Yesterday was my last working day at Codurance. Is my longest second tenure at a company (I was nearly part of the furniture by London standards) that, sadly, has come to an end. And I wanted to take quick stock of my time at the company.
I am a fan of Rouletabille and his idea that time erases the unimportant things and leaves only the important ones in our mind (even if we don’t realize they are important). Maybe in 1 or 2 years time I would write different things here?
I am (currently) a Consultant
Going to Codurance was a bit happenstance, as it was a recruiter that suggested to apply to them. I have heard about Codurance before, through the LSCC events, and I had very small contact with people like Samir Talwar and Steve Lydford. In fact, before joining the company I was at that time I thought about joining Codurance, but I had a lot of Impostor Syndrome. This time I just rolled with it.
Why becoming a consultant? Because I want to help other developers (and, by extension, their companies). For a long time I was frustrated with the ways I (and others) were working, and once I started to find better ways, that made my work so much better, I wanted for other people to get there as well. That is why started doing talks/courses within the companies I was.
That hasn’t changed. Is still the main driving force for continuing my career as a consultant. What has changed is the experience that I have been accumulating, and learning about how to introduce change (the most difficult thing to do, in my view). Not that have always been successful, but at least I have had some really good experiences while doing it.
There is still much to learn as a consultant, experience that needs to be acquired on the field.
The importance of people
At one point, I have worked with a developer that had a timer on their desktop saying how long before the day was finished and they could go home.
Multiple times I have worked with people that did not want to learn anything new. Even if the new technique/process/tool would be an improvement on their life.
Multiple times I have worked with people that their only reason to learn/use something new is because it will go into their CV.
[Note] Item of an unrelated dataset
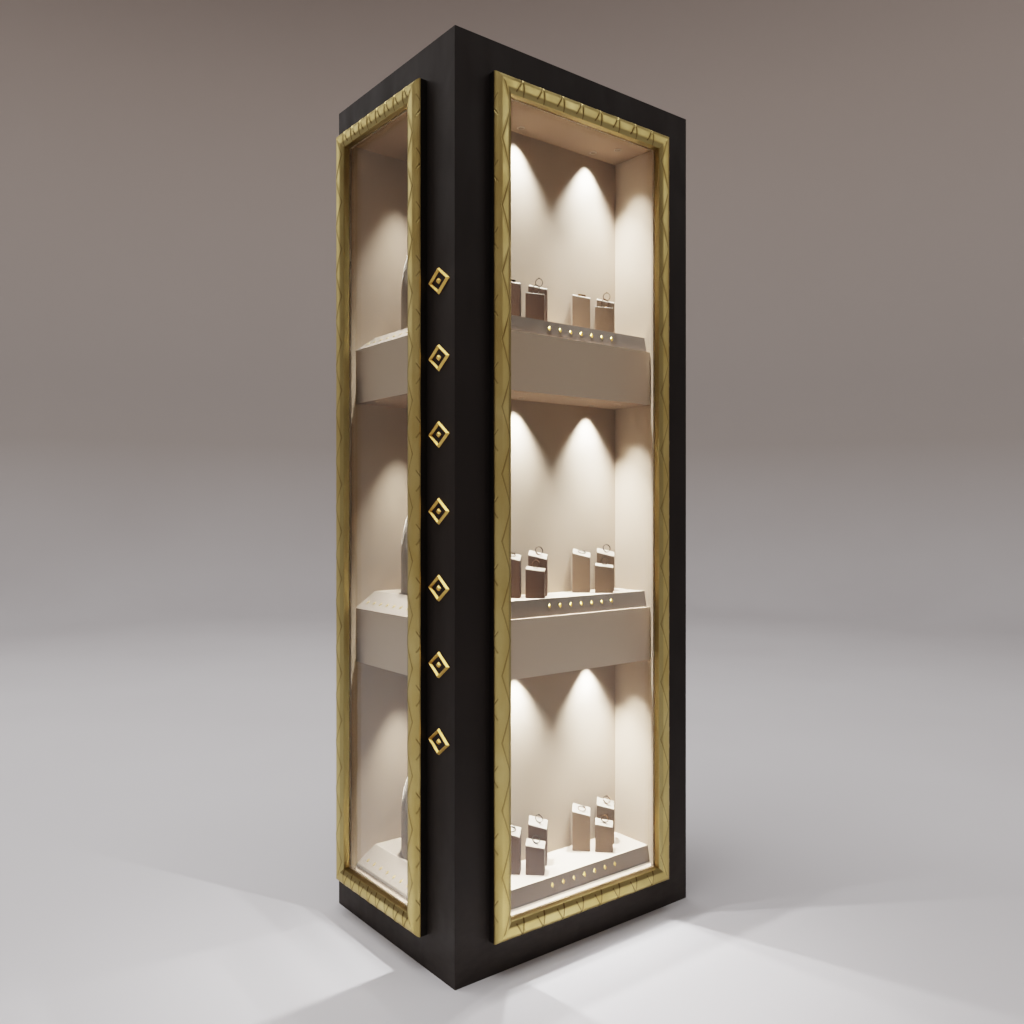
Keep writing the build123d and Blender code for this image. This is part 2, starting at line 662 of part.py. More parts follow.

At Codurance was the first time in which I was in a company where everyone was interested in learning to improve themselves. So many people with that same characteristic does create a culture of learning. I have never learned as much in such a short time as there. The distribution of ideas, the dialogues, the talks and presentations … for someone like me, is a piece of Heaven. If you care about programming, look for places like that, where people want to learn.
One of the ideas that I had in mind when I joined Codurance is that knowing a specific language should not be a blocker for a developer. I came as a C# developer and then I never touched it in nearly 4 years. Didn’t skip a beat (ok, maybe on the first client where I was doing some operations work).
Learning is interesting. When you only know one thing, learning the second one similar yet completely different (say a Dynamic language and a static language, or an OOP language and an FP language) is quite difficult. The third one becomes slightly easier. By the time you can do your 5th or 6th, there is no fear of learning anything new. The Pragmatic Programmer tells you to learn a new language every year. They know what they are talking about.
What you want to learn are fundamental ideas for the different paradigms and styles which then you can apply to similar systems.
The number of times through my years that very specific knowledge of a language/tool was required to sort out something is quite limited. You don’t need a collection of Jon Skeets or Eric Lipperts at your company. That should be the last of your consideration. Make sure that you have a profiler in desktop apps (like the ANTS profiler) or observability in web/distributed system (like Honeycomb) and the people that you hired, because they are doers, will sort any issue that comes around.
Furthermore, the problem is never technical (ok, “never”, there will be cases where the are some technical problems). The issues revolve around people, that be the processes they use, their attitudes, or their pledge to Newton’s first law (… wait … I pledge to it as well, only I keep learning). Sometimes you will find the one C-level executive that still stuck in Taylorism and hasn’t read The Mythical Man-Month (yep, they do exists). Learn how to affect people, and everything else will come into place (my favourite way is leading by example).
This is the part that I did not expect to happen: a different organizational model making such an impact on me. I knew about the idea of open salaries (only way to have a fair system, transparency), as that was talked in my first call with David Hall. But it was more than that. Codurance back then was trying to be a Teal organization (check the book Reinventing Organizations by Frederic Laloux for more info). And that is the best organizational model that I have seen. Of course, it is an organizational model that completely aligns with me. It is also an organizational model that requires rewiring for most people, as it breaks completely the hierarchical, top-to-bottom power that exists nearly everywhere. It wasn’t perfect at Codurance (after all, it was the first time for everyone involved), but after just finishing the book a couple of weeks ago I think I see some of the roots of the issues we faced.
What has left me is with the desire to do it again in the future.
All in all, a great time, and hopefully my next adventure will be as satisfying.